*Short exercise*: Take the lines from the one bearing "let lockCount = 0;" to the one bearing "obj.matrix_parent_inverse = Matrix.Identity(4)", inclusive, and reproduce them exactly; include no other line.

>>>

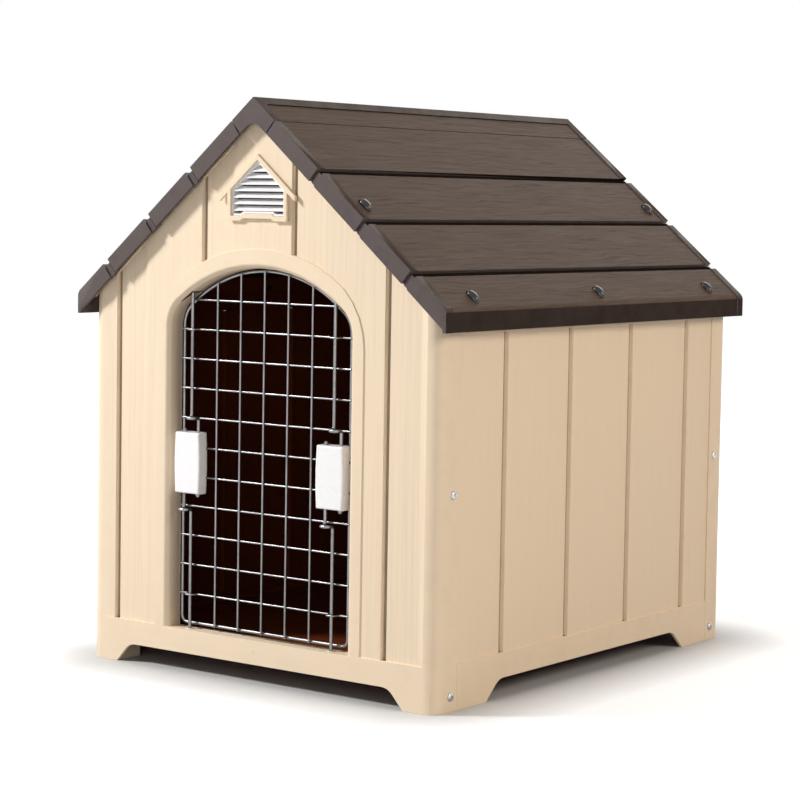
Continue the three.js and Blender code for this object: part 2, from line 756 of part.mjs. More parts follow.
function ventLouvres() {
  const [low, high] = [frontY, frontY + ventCollar];
  const rim = alongY(louvreOutline(gap), low, high)
    .subtract(alongY(louvreOutline(gap + louvreRim), low - 1, high + 1));
  const slats = [];
  const first = ventBottom + ventSill - louvreStart;
  const [slatLow, slatHigh] = [low + gap, high - gap];
  for (let z = first; z < ventApex - ventRoofBar - louvreDrop; z += louvrePitch) {
    slats.push(alongX([[slatLow, z], [slatLow, z + louvreThickness],
      [slatHigh, z + louvreThickness + louvreDrop], [slatHigh, z + louvreDrop]],
    -ventHalf, ventHalf));
  }
  const within = alongY(louvreOutline(gap + louvreRim / 2), low, high);
  return join([rim, join(slats).intersect(within)]);
}

// ---- floor tray ----
function floorTray() {
  const clear = grooveDepth + wall + gap;
  const x = halfW - clear;
  const y = bodyDepth / 2 - clear;
  const notch = rodRadius + 2 * rodFit;
  const rodNotches = latchX.map((rodX) => block(
    rodX - notch, rodX + notch, -far, rodY + notch + wall, trayLow + wall, far));
  const inside = block(wall - x, x - wall, wall - y, y - wall, trayLow + wall, far);
  return cut(block(-x, x, -y, y, trayLow, trayLow + wall + floorRim), [inside, ...rodNotches]);
}

// ---- wire door ----
function crossWire(row) {
  const z = crossTop - row * crossPitch;
  const frameX = frameReach(z);
  const end = row === 0 ? frameX : frameHalf + crossOver;
  const loopY = rodY - rodRadius - wireRadius - gap;
  const points = [[-end, wireY, z]];
  if (guideRows.includes(row)) {
    for (const x of latchX) {
      points.push([x - guideHalf - guideRamp, wireY, z], [x - guideHalf, loopY, z],
        [x + guideHalf, loopY, z], [x + guideHalf + guideRamp, wireY, z]);
    }
  }
  points.push([end, wireY, z]);
  return wire(points.map((p) => new THREE.Vector3(...p)), wireRadius, 6);
}

// half width inside the frame wire's arch at a height
function frameReach(z) {
  const centreZ = frameTop - frameArch;
  return Math.min(frameHalf, Math.sqrt(Math.max(frameArch ** 2 - (z - centreZ) ** 2, 0)));
}

function doorGrille() {
  const arch = archPoints(frameHalf, frameTop, frameArch, frameShoulder, 0);
  const corner = [frameHalf - frameCorner, frameBottom + frameCorner];
  const loop = [
    ...mirrorX(arcPoints(...corner, frameCorner, -90, 0, 3)),
    ...arcPoints(...corner, frameCorner, -90, 0, 3),
    ...arch.slice(1, -1),
  ];
  const frameY = wireY + frameWeld;
  const frame = wireLoop(loop.map(([x, z]) => new THREE.Vector3(x, frameY, z)), frameRadius, 8);
  const rows = Array.from({ length: crossCount }, (_, row) => crossWire(row));
  const uprights = [];
  for (let i = -uprightsEachSide; i <= uprightsEachSide; i += 1) {
    const x = i * uprightPitch;
    const top = frameTop - frameArch + Math.sqrt(frameArch ** 2 - x ** 2);
    const y = wireY - uprightWeld;
    uprights.push(bar([x, y, frameBottom - uprightRadius], [x, y, top], uprightRadius, 6));
  }
  return join([frame, ...rows, ...uprights]);
}

// ---- sprung rods: each is cranked into a leg that runs through its latch ----
function rodPoints(x, upper) {
  const archZ = archTop - archRadius + Math.sqrt(archRadius ** 2 - rodHalf ** 2);
  const legX = x + (upper ? legOffset : -legOffset);
  const crank = upper ? upperCrank : lowerCrank;
  const lowEnd = Math.max(sillHeight - rodGrip, trayLow + wall + rodFit);
  const end = upper ? archZ + rodGrip : lowEnd;
  const out = latchHalfHeight + gap + nubHeight + 1;
  const leg = latchMiddle + (upper ? -out : out);
  const pullY = rodY - pullReach;
  return [[x, rodY, end], [x, rodY, crank], [x, pullY, crank], [legX, pullY, crank],
    [legX, rodY, crank], [legX, rodY, leg]];
}

function doorRod(x, upper) {
  const points = rodPoints(x, upper);
  const legX = points[points.length - 1][0];
  const away = upper ? -1 : 1;
  const nubAt = latchMiddle + away * (latchHalfHeight + gap);
  const collarAt = latchMiddle - away * collarLift;
  return join([
    wire(bent(points, rodBend), rodRadius, 8),
    bar([legX, rodY, nubAt], [legX, rodY, nubAt + away * nubHeight], nubRadius, 10),
    bar([legX, rodY, collarAt], [legX, rodY, collarAt - away * collarHeight], coilOut, 12),
  ]);
}

// the least gap between a coil's turns, measured on its points
function leastTurnGap(points, perTurn) {
  let least = Infinity;
  for (let i = 0; i < points.length; i += 1) {
    for (let j = i + Math.floor(perTurn * 0.75); j < points.length; j += 1) {
      least = Math.min(least, points[i].distanceTo(points[j]));
    }
  }
  return least - 2 * springWire;
}

function latchSpring(x, upper) {
  const away = upper ? -1 : 1;
  const legX = x + (upper ? legOffset : -legOffset);
  const seat = latchMiddle + away * (latchHalfHeight - latchWall - gap - springWire);
  const collar = latchMiddle - away * (collarLift - gap - springWire);
  const coil = coilOut - springWire;
  const perTurn = 8;
  const count = springTurns * perTurn;
  const points = Array.from({ length: count + 1 }, (_, i) => {
    const angle = (2 * Math.PI * i) / perTurn;
    return new THREE.Vector3(legX + coil * Math.cos(angle), rodY + coil * Math.sin(angle),
      seat + ((collar - seat) * i) / count);
  });
  return { body: wire(points, springWire, 5), least: leastTurnGap(points, perTurn) };
}

// ---- latch housings: a front shell and a rear cover clamped over two cross wires ----
function latchSolid(x, half, endHalf) {
  const tall = latchHalfHeight - latchRound;
  const bulge = (side) => new THREE.QuadraticBezierCurve(
    new THREE.Vector2(x + side * (endHalf - latchRound), latchMiddle - side * tall),
    new THREE.Vector2(x + side * (2 * half - endHalf - latchRound), latchMiddle),
    new THREE.Vector2(x + side * (endHalf - latchRound), latchMiddle + side * tall),
  ).getPoints(5).map((p) => [p.x, p.y]);
  const depth = latchBack - latchFront - 2 * latchRound;
  const geometry = new THREE.ExtrudeGeometry(outline([...bulge(1), ...bulge(-1)]), {
    depth, bevelEnabled: true, bevelSegments: 2, bevelThickness: latchRound,
    bevelSize: latchRound,
  });
  return solid(geometry.rotateX(Math.PI / 2).translate(0, frontY + latchBack - latchRound, 0));
}

function latchTools(x) {
  const inner = latchHalfHeight - latchWall;
  const side = legOffset + coilOut + gap;
  const cavity = block(x - side, x + side,
    frontY + latchFront + latchWall, frontY + latchBack - latchWall,
    latchMiddle - inner, latchMiddle + inner);
  const legs = [-legOffset, legOffset].map((offset) => bar(
    [x + offset, rodY, latchMiddle - latchHalfHeight - 1],
    [x + offset, rodY, latchMiddle + latchHalfHeight + 1], rodRadius + gap, 12));
  const wires = Array.from({ length: crossCount }, (_, row) => {
    const z = crossTop - row * crossPitch;
    return block(-far, far, wireY - wireRadius - gap, wireY + wireRadius + gap,
      z - wireRadius - gap, z + wireRadius + gap);
  });
  return [cavity, ...legs, ...wires];
}

function latchShell(x) {
  const front = block(-far, far, -far, wireY - gap / 2, 0, far);
  return cut(latchSolid(x, latchHalf, latchEndHalf).intersect(front), latchTools(x));
}

function latchCover(x) {
  const rear = block(-far, far, wireY + gap / 2, far, 0, far);
  return cut(latchSolid(x, coverHalf, coverHalf - 1).intersect(rear), latchTools(x));
}

// ---- screws ----
function cornerScrew(side, y, z) {
  const profile = [[0, -screwLength], [screwShank, -screwLength], [screwShank, gap],
    [screwHead, gap], [screwHead * 0.86, screwDome * 0.62], [screwHead * 0.5, screwDome],
    [0, screwDome]];
  const lathe = new THREE.LatheGeometry(
    profile.map(([r, h]) => new THREE.Vector2(r, h)), 12);
  lathe.rotateZ(-side * Math.PI / 2).translate(side * halfW, y, z);
  return solid(lathe);
}

// ---- assembly ----
const front = frontPanel();
addPiece('front_panel', front, finish.beige);
addPiece('back_panel', endPanel().rotate([0, 0, 180]), finish.beige);
const wallBody = sideWall();
addPiece('right_wall', wallBody, finish.sand);
addPiece('left_wall', wallBody.rotate([0, 0, 180]), finish.sand);
addPiece('floor_panel', floorTray(), finish.beige);

const roofBody = roofHalf();
addPiece('roof_right', roofBody, finish.brown);
addPiece('roof_left', roofBody.rotate([0, 0, 180]), finish.brown);
addPiece('ridge_cap', ridgeCap(), finish.brown);

addPiece('vent_frame', ventFrame(), finish.beige);
addPiece('vent_louvres', ventLouvres(), finish.white);

addPiece('door_grille', doorGrille(), finish.steel);
for (const [i, x] of latchX.entries()) {
  const hand = i === 0 ? 'left' : 'right';
  addPiece(`latch_shell_${hand}`, latchShell(x), finish.white);
  addPiece(`latch_cover_${hand}`, latchCover(x), finish.white);
  for (const upper of [true, false]) {
    const level = upper ? 'upper' : 'lower';
    addPiece(`rod_${hand}_${level}`, doorRod(x, upper), finish.steel);
    const spring = latchSpring(x, upper);
    addPiece(`spring_${hand}_${level}`, spring.body, finish.steel);
    console.log(`spring_${hand}_${level}: least gap between turns ${spring.least.toFixed(2)} mm`);
  }
}

let screwCount = 0;
for (const side of [1, -1]) {
  for (const end of [-1, 1]) {
    for (const z of screwHeights) {
      screwCount += 1;
      const y = end * (bodyDepth / 2 - screwInset);
      addPiece(`corner_screw_${screwCount}`, cornerScrew(side, y, z), finish.steel);
    }
  }
}

let lockCount = 0;
for (const side of [1, -1]) {
  for (const [s, y] of lockPlaces()) {
    lockCount += 1;
    addPiece(`roof_lock_${lockCount}`, placedOnSlope(lockShape(), s, y, side), finish.black);
  }
}

export default kennel;
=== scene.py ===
"""A moulded plastic kennel with a lapped roof, a gable vent and a sprung wire door.

Metres, +Z up. The door faces -Y. The origin is on the ground under the middle of the body.
"""

import logging
import math
from dataclasses import dataclass
from enum import Enum, IntEnum
from typing import Callable, Sequence

import bmesh
import bpy
from mathutils import Matrix, Vector


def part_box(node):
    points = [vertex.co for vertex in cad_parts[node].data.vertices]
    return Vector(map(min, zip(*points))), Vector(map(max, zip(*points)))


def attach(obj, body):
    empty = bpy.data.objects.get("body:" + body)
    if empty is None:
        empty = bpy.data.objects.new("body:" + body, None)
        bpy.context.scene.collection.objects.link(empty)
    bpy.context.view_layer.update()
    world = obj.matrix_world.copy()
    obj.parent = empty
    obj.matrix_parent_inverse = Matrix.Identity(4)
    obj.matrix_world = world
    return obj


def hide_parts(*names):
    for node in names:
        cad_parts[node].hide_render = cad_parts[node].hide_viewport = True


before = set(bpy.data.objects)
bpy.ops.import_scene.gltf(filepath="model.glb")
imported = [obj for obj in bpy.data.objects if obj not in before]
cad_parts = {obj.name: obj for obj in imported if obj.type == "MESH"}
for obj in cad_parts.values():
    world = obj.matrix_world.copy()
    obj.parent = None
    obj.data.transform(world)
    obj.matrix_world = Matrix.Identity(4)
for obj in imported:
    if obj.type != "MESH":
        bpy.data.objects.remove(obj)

LOG = logging.getLogger("kennel")
MM = 0.001
HALF_WIDTH = 255 * MM
FRONT_Y = -312.5 * MM
PITCH = math.radians(40.1)
EAVE_X = HALF_WIDTH + 14.5 * MM
RIDGE_Z = 437 * MM + EAVE_X * math.tan(PITCH)
SLOPE_LENGTH = EAVE_X / math.cos(PITCH)
ROOF_END_Y = 323.5 * MM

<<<

*Written solution*:
let lockCount = 0;
for (const side of [1, -1]) {
  for (const [s, y] of lockPlaces()) {
    lockCount += 1;
    addPiece(`roof_lock_${lockCount}`, placedOnSlope(lockShape(), s, y, side), finish.black);
  }
}

export default kennel;
=== scene.py ===
"""A moulded plastic kennel with a lapped roof, a gable vent and a sprung wire door.

Metres, +Z up. The door faces -Y. The origin is on the ground under the middle of the body.
"""

import logging
import math
from dataclasses import dataclass
from enum import Enum, IntEnum
from typing import Callable, Sequence

import bmesh
import bpy
from mathutils import Matrix, Vector


def part_box(node):
    points = [vertex.co for vertex in cad_parts[node].data.vertices]
    return Vector(map(min, zip(*points))), Vector(map(max, zip(*points)))


def attach(obj, body):
    empty = bpy.data.objects.get("body:" + body)
    if empty is None:
        empty = bpy.data.objects.new("body:" + body, None)
        bpy.context.scene.collection.objects.link(empty)
    bpy.context.view_layer.update()
    world = obj.matrix_world.copy()
    obj.parent = empty
    obj.matrix_parent_inverse = Matrix.Identity(4)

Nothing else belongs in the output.